Music from the Margins
Primary author: Chris Dickey
Primary college/unit: Arts and Sciences
There is an alarming lack of diversity in today’s classical music programming. In the past two years, for example, one of the world’s leading orchestras—the Chicago Symphony Orchestra—announced an upcoming season’s program that lacked a single piece written by a woman. Dickey, a tuba player and member of the LGBTQ+ community, also notes a lack of diverse programming in his own field of tuba performance. He performed a recital tour to four Midwestern universities that showcasing a variety of music, some of which was composed by individuals holding marginalized identities (women, LGBTQ+ individuals, and people of color). Discussing inclusive, thoughtful programming with audiences of aspiring educators, composers, conductors, and performers was an effective way to change the conversation in classical music.
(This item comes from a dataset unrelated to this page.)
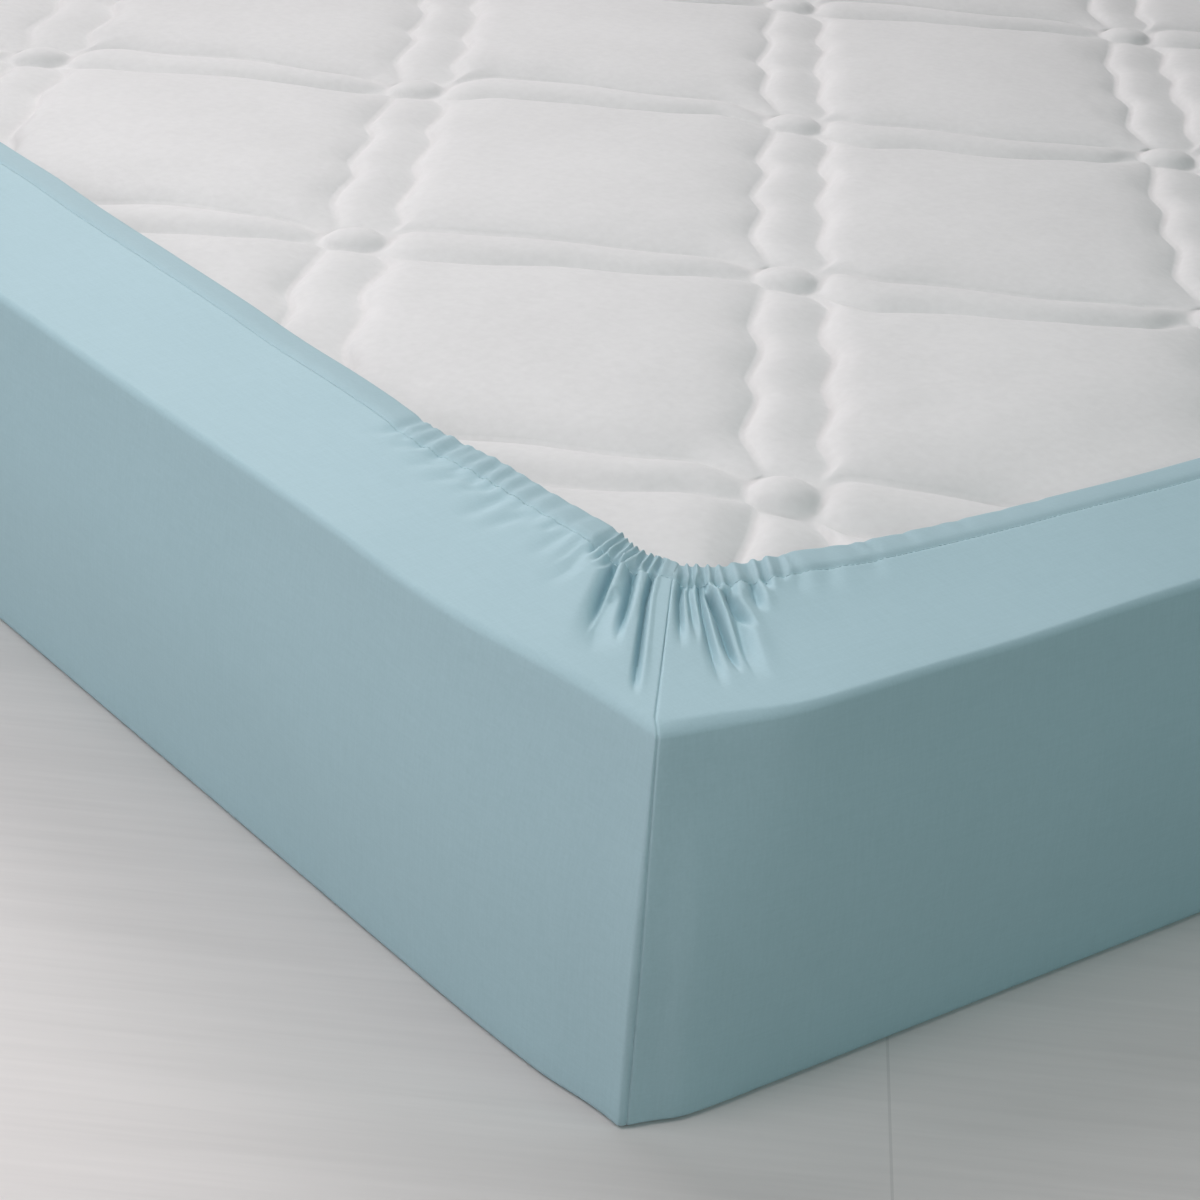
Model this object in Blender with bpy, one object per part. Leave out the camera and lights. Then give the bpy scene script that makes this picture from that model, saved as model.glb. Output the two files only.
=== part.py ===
"""A fitted sheet stretched over an upturned mattress.

Metres, +Z up, origin on the floor under the middle of the bed. X is the short side of
the bed and Y the long side. The sheet's main panel lies on the floor, its walls rise
round the mattress, and its flap turns over the upper edge and ends in a gathered hem.
"""

from collections import namedtuple
from math import cos, exp, hypot, pi, radians, sin

import bmesh
import bpy
from mathutils import Vector
from mathutils.geometry import delaunay_2d_cdt

# Outside of the covered bed
BED_W = 1.400
BED_L = 2.000
BED_H = 0.200

# The cloth, and the elastic casing along its hem
CLOTH = 0.0015
CASING = 0.0040
CASING_W = 0.020
HEM_RADIUS = 0.028

# Room between cloth and mattress: at the walls and edges, and under the mattress
EDGE_GAP = 0.0021
REST_GAP = 0.0003

# Quilting of the mattress face: two sets of padded bands with puffed panels between
QUILT_TURN = radians(49.4)
QUILT_START = Vector((-0.472, -0.819))
CELL_ACROSS = 0.2612
CELL_ALONG = 0.3168
COLUMN_HALF = 0.0205
ROW_HALF = 0.0260
SHOULDER = 0.022
PUFF_RUN = 0.030
ACROSS_STEPS = 2
ALONG_STEPS = 4
SCALLOP = 0.004
CHANNEL_DEPTH = 0.010
BAND_DROP = 0.002
PUFF = 0.007
PUFF_FROM = 0.155
PUFF_TO = 0.215
FACE_Z = 0.1965
RIM_ROOM = 0.012

# How far the pull of the gathers draws the upper edge in at a corner, and over what length
CORNER_PULL = 0.013
PULL_LENGTH = 0.070

# The wall's section from the floor to the start of the flap. inset is measured in from
# the bed's side, radius is the plan corner there, and pull is the share of CORNER_PULL.
Level = namedtuple("Level", "inset height radius pull")
WALL_LEVELS = (
    Level(inset=0.0120, height=0.0000, radius=0.010, pull=0.0),
    Level(inset=0.0035, height=0.0045, radius=0.012, pull=0.0),
    Level(inset=0.0000, height=0.0180, radius=0.014, pull=0.0),
    Level(inset=-0.0045, height=0.0950, radius=0.016, pull=0.0),
    Level(inset=0.0000, height=0.1800, radius=0.022, pull=0.3),
    Level(inset=0.0040, height=0.1945, radius=0.030, pull=0.8),
    Level(inset=0.0150, height=BED_H, radius=0.044, pull=1.0),
)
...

Addressing music from underrepresented populations did not diminish the music written by those of a dominant identity; instead, this project helped people understand how rich the music truly is when one makes an effort to be more inclusive. The tour addressed a large-scale problem in classical music by understanding gender, gender identity/expression, race, sexual orientation, and culture through the lens of music performance. Music is a shared cultural experience, one capable of expressing a group’s values and traditions. Bringing these underrepresented composers into the conversation can stimulate more interest and understanding of what those groups represent in a global society. This project asserted Washington State University’s artistic presence nationally and its commitment to expanding individual opportunity and equity.